Entanglement Entropy of ABJM Theory and Entropy of Topological Black Hole
Jun Nian, Xinyu Zhang
TL;DR
This work uses supersymmetric localization of 4D $\mathcal{N}=2$ off-shell gauged supergravity on the AdS$_4$ neutral topological black hole to compute the large-$N$ gravity partition function and extract the black hole entropy with a logarithmic correction. The authors demonstrate that the bulk entropy matches the ABJM theory's entanglement entropy across a circle in the boundary, up to stringy corrections, thereby testing AdS/CFT beyond the leading classical term. They derive the gravity-side partition function via a TBH background, perform holographic renormalization, and apply steepest-descent to obtain the asymptotics, revealing a leading $-\frac{\sqrt{2}\pi}{3} k^{1/2} N^{3/2}$ term and a $-\frac{1}{4}\log N$ correction, in agreement with the dual field theory up to subleading effects. The results reinforce the TBH/$q$SCFT framework as a precise setting for comparing boundary entanglement entropy and bulk black hole entropy, while also pointing to stringy effects that encode subleading discrepancies.
Abstract
In this paper we discuss the supersymmetric localization of the 4D $\mathcal{N}=2$ off-shell gauged supergravity in the background of the $\textrm{AdS}_4$ neutral topological black hole, which is the gravity dual of the ABJM theory defined on the boundary $\textrm{S}^1 \times \mathbb{H}^2$. We compute the large-$N$ expansion of the supergravity partition function.

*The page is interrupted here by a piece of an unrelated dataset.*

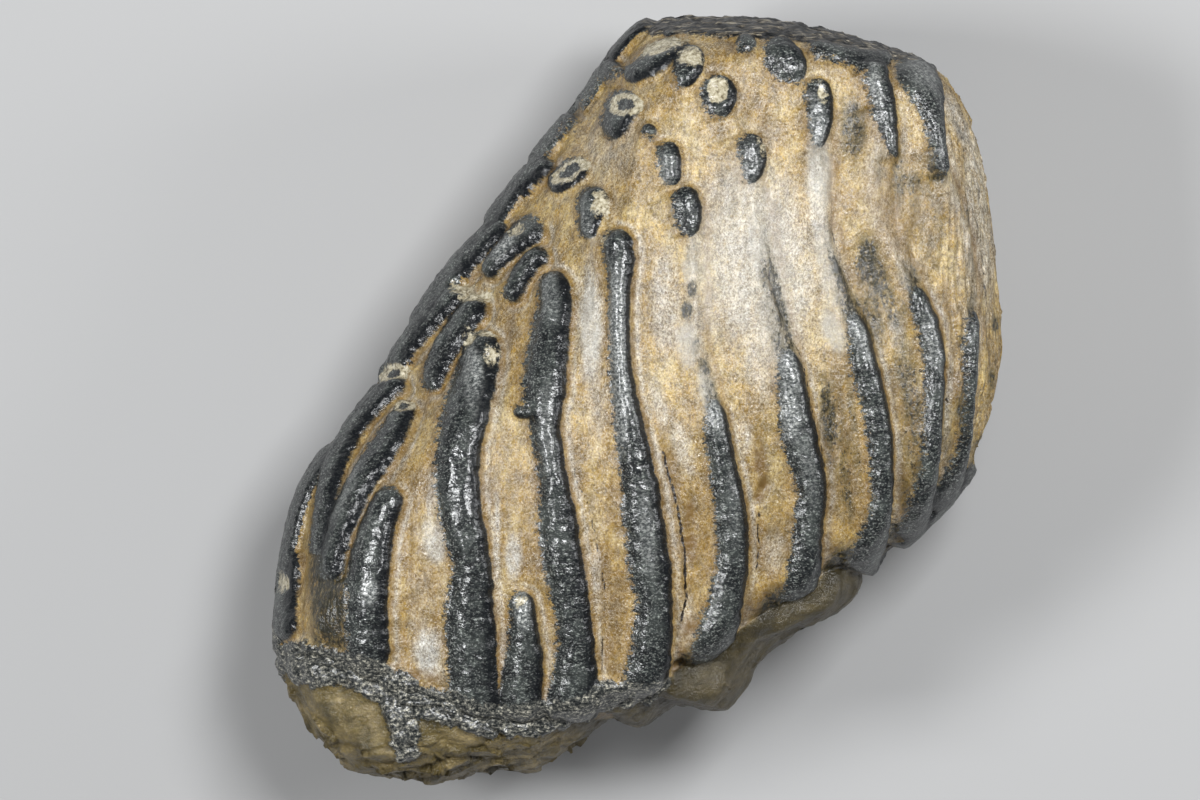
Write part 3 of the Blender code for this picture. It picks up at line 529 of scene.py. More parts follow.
def surface_from(tree, x, y, z, direction):
    """Where a ray from outside meets the crown, or the nearest point beside its waist."""
    where, normal, _, _ = tree.ray_cast(Vector((x, y, z)) * MM, Vector(direction))
    if where is None:
        where, normal, _, _ = tree.find_nearest(Vector((x, y, CROWN_MIDDLE)) * MM)
    return where / MM, normal


def lay_track(tree, points, side, fade=0.0):
    """A path seen from above, laid on the near side (1) or moved over to the far side (-1)."""
    path = smooth_path(points, PATH_STEP)
    shift_x, shift_y = (0, 0) if side > 0 else FAR_SHIFT
    places = [
        surface_from(tree, x + shift_x, y + shift_y, OUTSIDE * side, (0, 0, -side))
        for x, y in path[:, :2]
    ]
    half_widths = path[:, 2] if path.shape[1] > 2 else np.zeros(len(path))
    return Track(places, half_widths, fade)


def slope_lines(column, level):
    """The fingers of one column of the slope, each as a line seen from above."""
    row_turn, column_turn = STAGGER_TURNS
    lines = []
    for row, (start, end) in enumerate(zip(SLOPE_ROWS, SLOPE_ROWS[1:])):
        start, end = np.array(start), np.array(end)
        slip = SLOPE_STAGGER * math.sin(row_turn * row + column_turn * column)
        lines.append([start + (end - start) * (slip + share) for share in FINGER_SHARES])
    if level > SLOPE_LEVELS[-1]:
        lines.append(END_FINGER)
    return lines


def slope_tracks(tree):
    """The hidden columns of fingers down the slope and the last end."""
    tracks = []
    outward = np.array(SLOPE_OUTWARD)
    for column, level in enumerate(SLOPE_LEVELS):
        for line in slope_lines(column, level):
            path = smooth_path([(x, y, FINGER_HALF_WIDTH) for x, y in line], PATH_STEP)
            places = [
                surface_from(tree, *(np.array((x, y, level)) + outward * BESIDE_SLOPE), -outward)
                for x, y, _ in path
            ]
            tracks.append(Track(places, path[:, 2], in_plan=False))
    return tracks


def loop_tracks(tree):
    """The worn-down plates as long flat loops across the grinding face."""
    turns = np.linspace(0, math.tau, LOOP_POINTS)
    swing = np.sign(np.cos(turns)) * np.abs(np.cos(turns)) ** LOOP_SQUARENESS
    tracks = []
    for middle, half_width, half_length in LOOPS:
        across = middle + half_width * swing
        along = LOOP_MIDDLE + half_length * np.sin(turns)
        places = [surface_from(tree, x, OUTSIDE, z, (0, -1, 0)) for x, z in zip(across, along)]
        tracks.append(Track(places, [LOOP_EDGE] * LOOP_POINTS, in_plan=False))
    return tracks


def cover_from(distance, softness=EDGE_SOFTNESS):
    """A field that passes through a half where the distance outside an edge is nought."""
    return np.clip(0.5 - distance / (2 * softness), 0, 1)


def raise_edge(skin, track, height, lumps):
    """A plate's edge: rounded crest, steep crisp right side and a left side lapped by cement."""
    near, across, along, best = beside(skin, track, track.half_widths.max() * 1.1 + 6)
    half = track.half_widths[best] * (1 + 0.1 * lumps[near])
    place = across / half
    tip = 1 - np.clip(track.from_ends(along) / half, -3, 1)
    share = np.sqrt(place ** 2 + tip ** 2)
    right = smooth_step(-0.3, 0.3, place)
    crisp = np.clip(1 - share ** 2.3, 0, 1) ** 0.5
    soft = np.clip(1 - share ** 1.8, 0, 1) ** 0.8
    strength = smooth_step(-1, track.fade, along) if track.fade else 1.0
    skin.most("edge", near, height * strength * (right * crisp + (1 - right) * soft))
    beyond = (share - 1) * half
    colour_edge(skin, near, place, beyond, right, strength)
    if track.fade:
        coming = smooth_step(-track.fade, track.fade * 0.7, along)
        skin.most("mottle", near, 0.9 * coming * smooth_step(1.15, 0.5, np.abs(place)))
    outside = np.maximum(beyond, 0)
    lap = LEFT_RAMP[0] * np.exp(-outside / LEFT_RAMP[1]) * (1 - right)
    dip = RIGHT_DIP[0] * np.exp(-outside / RIGHT_DIP[1]) * right
    skin.bed[near] += strength * (lap - dip) * (tip < 1) * height / RIDGE_HEIGHT
    line_edge(skin, near, outside, right, strength, height)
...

The result gives the black hole entropy with the logarithmic correction, which matches the previous result of the entanglement entropy of the ABJM theory up to some stringy effects. Our result is consistent with the previous on-shell one-loop computation of the logarithmic correction to black hole entropy. It provides an explicit example of the identification of the entanglement entropy of the boundary conformal field theory with the bulk black hole entropy beyond the leading order given by the classical Bekenstein-Hawking formula, which consequently tests the AdS/CFT correspondence at the subleading order.